- Parent company: Phoenix Music International
- Founded: 1978
- Founder: Carl Palmer
- Genre: Reggae, dancehall, ragga, jungle
- Country of origin: United Kingdom
- Official website: www.jetstar.co.uk

= Jet Star (record distribution company) =

British record distribution company

Jet Star (formally Jet Star Phonographics Ltd.) is a British record distribution company that grew out of Pama Records in 1978. It was one of the largest distributors of reggae music, the company claimed that it was "the world's largest reggae distributors".

==History==
Jet Star was formed in 1978 by the Palmer Brothers, who had previously run Pama Records.
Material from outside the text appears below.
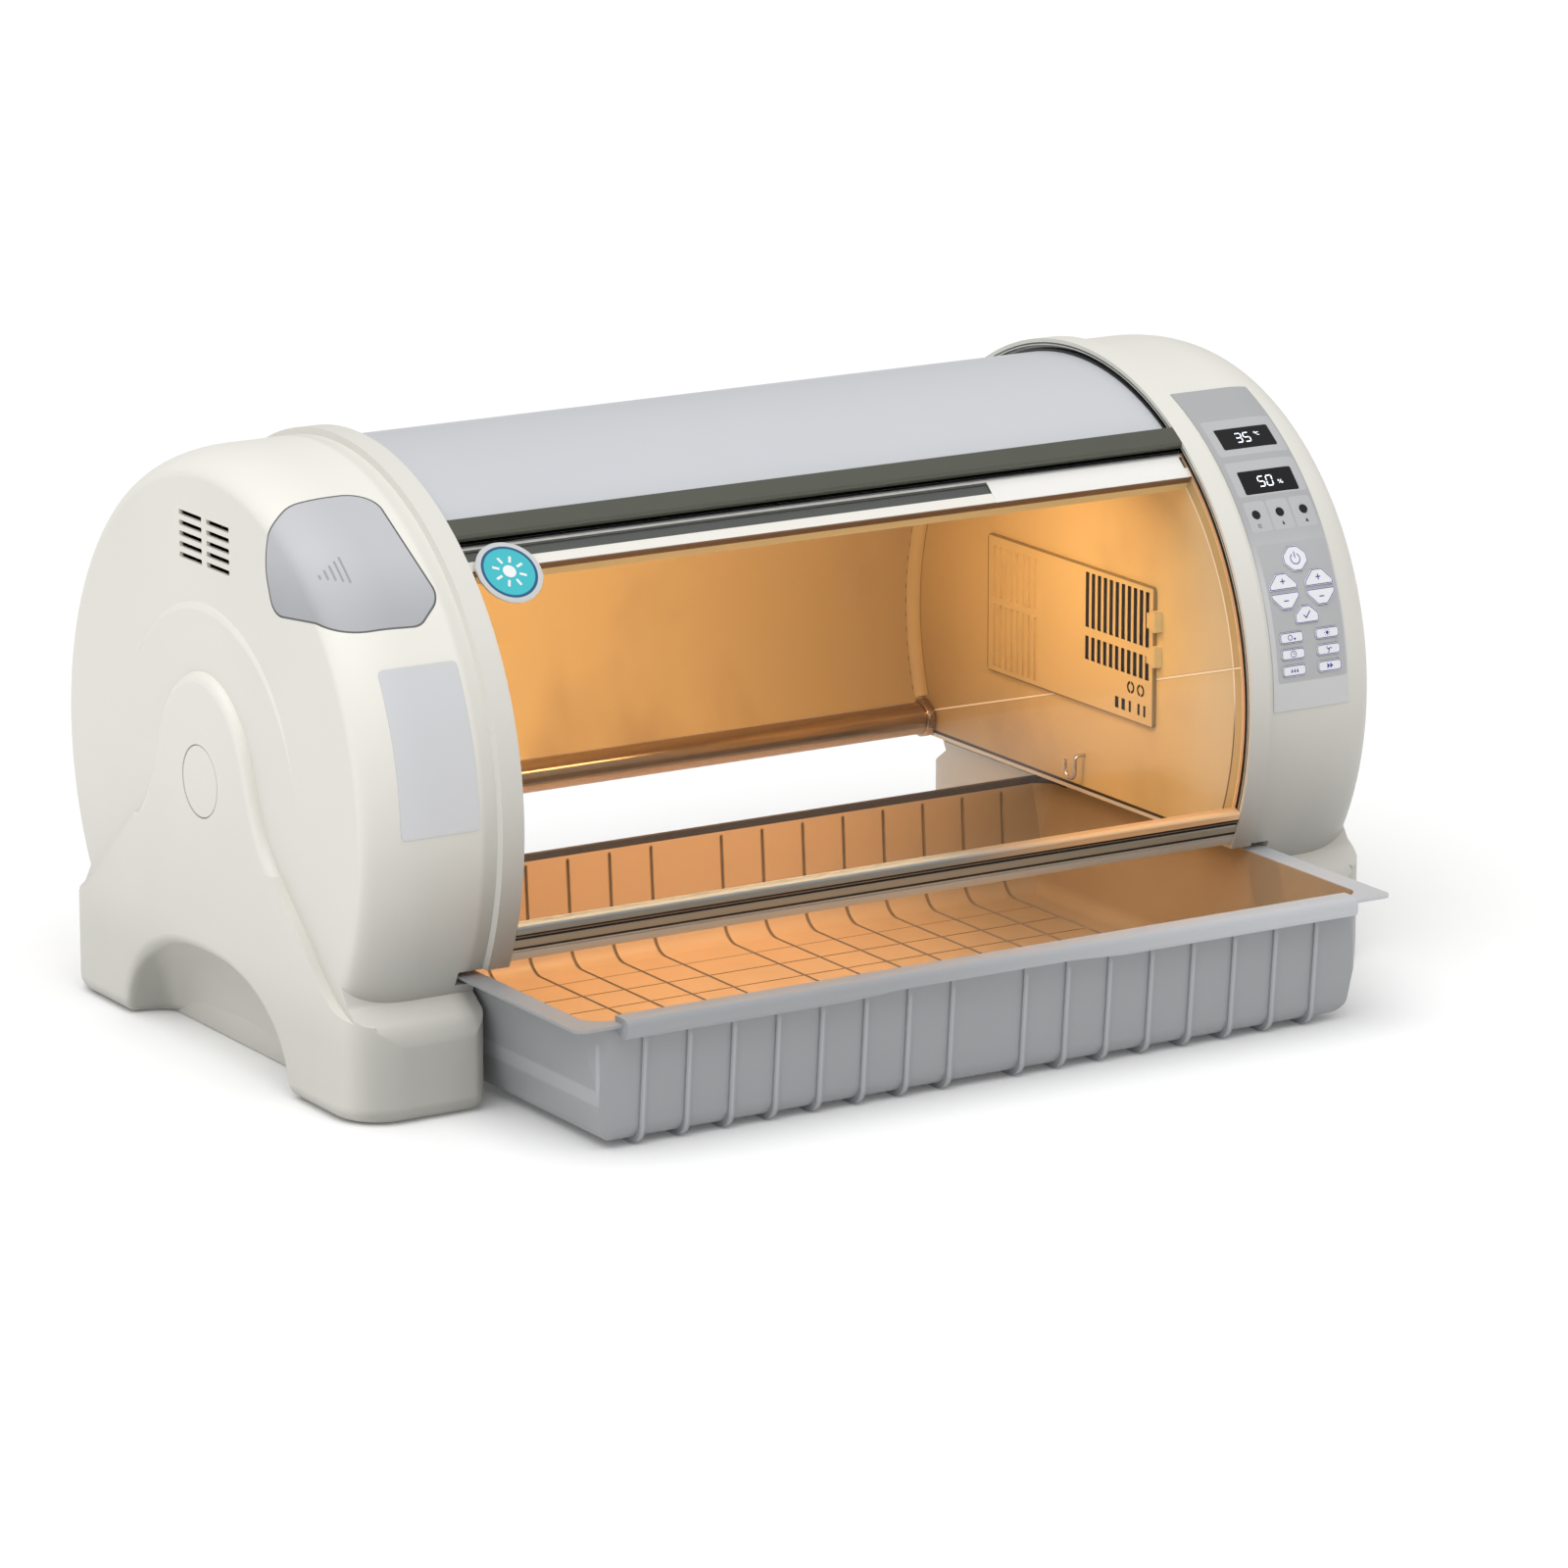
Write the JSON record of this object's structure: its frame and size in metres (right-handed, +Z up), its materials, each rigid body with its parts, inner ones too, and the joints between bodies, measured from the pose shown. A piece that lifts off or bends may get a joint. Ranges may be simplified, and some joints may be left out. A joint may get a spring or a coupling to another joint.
{
  "type": "pet brooder",
  "caption": "Lying drum brooder with two moulded end housings, a clear sliding door, a ribbed draw-out tray, and a curved control panel.",
  "frame": {"origin": "the point of the standing surface under the drum's axis, midway between the end housings", "axes": "+X along the drum towards the control panel's end, -Y out of the front where the tray draws out, +Z up"},
  "size_m": [0.9, 0.6431, 0.46],
  "materials": {
    "housing": "moulded cream plastic with a soft satin gloss",
    "pale_grey_plastic": "moulded pale grey plastic, satin",
    "roof": "smooth pale grey painted shell",
    "cabin_wall": "smooth white plastic lining",
    "track": "dark sliding track",
    "metal_bar": "bright drawn profile",
    "clear_sheet": "clear bent sheet",
    "olive_bar": "satin olive grey profile",
    "badge": "teal round plate with a ring",
    "white_strip": "bare white strip",
    "label": "bare grey plate",
    "tray": "moulded mid grey plastic",
    "runner": "low-friction strip",
    "rubber": "soft dark rubber",
    "screw_steel": "plated steel",
    "panel": "printed pale grey front plate",
    "display": "black display window",
    "lamp_lens": "dark round lens",
    "key": "white key with a blue outline",
    "circuit_board": "green circuit board",
    "black_plastic": "black moulded plastic",
    "sheet_metal": "plain sheet",
    "filter": "pleated filter fleece",
    "bottle": "translucent bottle",
    "lamp_glass": "frosted warm lamp tube"
  },
  "bodies": {
    "root": {"left_housing": "housing", "right_housing": "housing", "right_end_panel": "cabin_wall", "left_end_panel": "cabin_wall", "right_door_track": "track", "left_door_track": "track", "roof_shell": "roof", "roof_liner": "cabin_wall", "roof_front_bar": "metal_bar", "front_sill_rail": "metal_bar", "rear_rail": "metal_bar", "name_strip": "white_strip", "label_plate": "label", "tray_runners": "runner", "rubber_feet": "rubber", "hub_caps": "housing", "housing_screws": "screw_steel", "control_overlay": "panel", "key_mat": "rubber", "temperature_display": "display", "humidity_display": "display", "indicator_lamps": "lamp_lens", "control_board": "circuit_board", "mains_inlet": "black_plastic", "mains_switch_frame": "black_plastic", "power_supply": "sheet_metal", "air_grille": "cabin_wall", "grille_clips": "cabin_wall", "filter_pad": "filter", "air_duct": "cabin_wall", "fan_frame": "black_plastic", "heater_element": "sheet_metal", "mist_outlet": "cabin_wall", "water_bottle": "bottle", "bottle_cradle": "cabin_wall", "atomiser": "black_plastic", "lamp_tube": "lamp_glass", "lamp_holders": "cabin_wall", "probe_hook": "screw_steel"},
    "door": {"door_sheet": "clear_sheet", "door_handle_bar": "olive_bar", "door_bottom_bar": "olive_bar", "door_badge": "badge"},
    "tray": {"tray": "tray"},
    "access_cover": {"access_cover": "pale_grey_plastic"},
    "fan_rotor": {"fan_rotor": "black_plastic"},
    "mains_switch_rocker": {"mains_switch_rocker": "black_plastic"},
    "power_key": {"power_key": "key"},
    "temperature_up_key": {"temperature_up_key": "key"},
    "temperature_down_key": {"temperature_down_key": "key"},
    "humidity_up_key": {"humidity_up_key": "key"},
    "humidity_down_key": {"humidity_down_key": "key"},
    "set_key": {"set_key": "key"},
    "oxygen_key": {"oxygen_key": "key"},
    "lamp_key": {"lamp_key": "key"},
    "timer_key": {"timer_key": "key"},
    "fan_key": {"fan_key": "key"},
    "nebuliser_key": {"nebuliser_key": "key"},
    "pump_key": {"pump_key": "key"}
  },
  "joints": [
    {"name": "door_slide_round_drum", "type": "hinge", "parent": "root", "child": "door", "pos_m": [0, 0, 0.21], "axis": [-1, 0, 0], "range_deg": [0, 72]},
    {"name": "tray_slide", "type": "slide", "parent": "root", "child": "tray", "axis": [0, -1, 0], "range_m": [-0.15, 0.11]},
    {"name": "access_cover_lift_off", "type": "slide", "parent": "root", "child": "access_cover", "axis": [-0.5993, -0.5194, 0.6092], "range_m": [0, 0.07]},
    {"name": "fan_spin", "type": "hinge", "parent": "root", "child": "fan_rotor", "pos_m": [0.34, -0.062, 0.232], "axis": [1, 0, 0], "continuous": true},
    {"name": "mains_switch_rock", "type": "hinge", "parent": "root", "child": "mains_switch_rocker", "pos_m": [0.368, 0.24, 0.216], "axis": [0, 0, 1], "range_deg": [0, 12]},
    {"name": "power_key_press", "type": "slide", "parent": "root", "child": "power_key", "axis": [0, 0.8894, -0.4571], "range_m": [0, 0.0006], "stiffness_N_per_m": 400, "springref_m": -0.0002},
    {"name": "temperature_up_key_press", "type": "slide", "parent": "root", "child": "temperature_up_key", "axis": [0, 0.9298, -0.3681], "range_m": [0, 0.0006], "stiffness_N_per_m": 400, "springref_m": -0.0002},
    {"name": "temperature_down_key_press", "type": "slide", "parent": "root", "child": "temperature_down_key", "axis": [0, 0.9298, -0.3681], "range_m": [0, 0.0006], "stiffness_N_per_m": 400, "springref_m": -0.0002},
    {"name": "humidity_up_key_press", "type": "slide", "parent": "root", "child": "humidity_up_key", "axis": [0, 0.9298, -0.3681], "range_m": [0, 0.0006], "stiffness_N_per_m": 400, "springref_m": -0.0002},
    {"name": "humidity_down_key_press", "type": "slide", "parent": "root", "child": "humidity_down_key", "axis": [0, 0.9298, -0.3681], "range_m": [0, 0.0006], "stiffness_N_per_m": 400, "springref_m": -0.0002},
    {"name": "set_key_press", "type": "slide", "parent": "root", "child": "set_key", "axis": [0, 0.9568, -0.2907], "range_m": [0, 0.0006], "stiffness_N_per_m": 400, "springref_m": -0.0002},
    {"name": "oxygen_key_press", "type": "slide", "parent": "root", "child": "oxygen_key", "axis": [0, 0.9732, -0.23], "range_m": [0, 0.0006], "stiffness_N_per_m": 400, "springref_m": -0.0002},
    {"name": "lamp_key_press", "type": "slide", "parent": "root", "child": "lamp_key", "axis": [0, 0.9732, -0.23], "range_m": [0, 0.0006], "stiffness_N_per_m": 400, "springref_m": -0.0002},
    {"name": "timer_key_press", "type": "slide", "parent": "root", "child": "timer_key", "axis": [0, 0.9837, -0.1797], "range_m": [0, 0.0006], "stiffness_N_per_m": 400, "springref_m": -0.0002},
    {"name": "fan_key_press", "type": "slide", "parent": "root", "child": "fan_key", "axis": [0, 0.9837, -0.1797], "range_m": [0, 0.0006], "stiffness_N_per_m": 400, "springref_m": -0.0002},
    {"name": "nebuliser_key_press", "type": "slide", "parent": "root", "child": "nebuliser_key", "axis": [0, 0.9917, -0.1288], "range_m": [0, 0.0006], "stiffness_N_per_m": 400, "springref_m": -0.0002},
    {"name": "pump_key_press", "type": "slide", "parent": "root", "child": "pump_key", "axis": [0, 0.9917, -0.1288], "range_m": [0, 0.0006], "stiffness_N_per_m": 400, "springref_m": -0.0002}
  ]
}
The new company began releasing records on its Charm label. The Reggae Hits series was started in 1984 and became the world's longest-running series of reggae compilations. Further series' of album releases followed, such as the specialist ‘Just Ragga’ and ‘Pure Lovers’ titles alongside the ground-breaking ‘Jungle Hits’ series. This saw Jet Star showcasing exciting underground styles to the mainstream public for the very first time. The ‘Reggae Gold’ series, launched with collections featuring Chaka Demus & Pliers, Beenie Man, Capleton and the late Garnett Silk, are considered among the best introductions to the artists featured.

In 2008, Jet Star went into administration and was sold to Phoenix Music International Ltd who continue to distribute the Jet Star label digitally.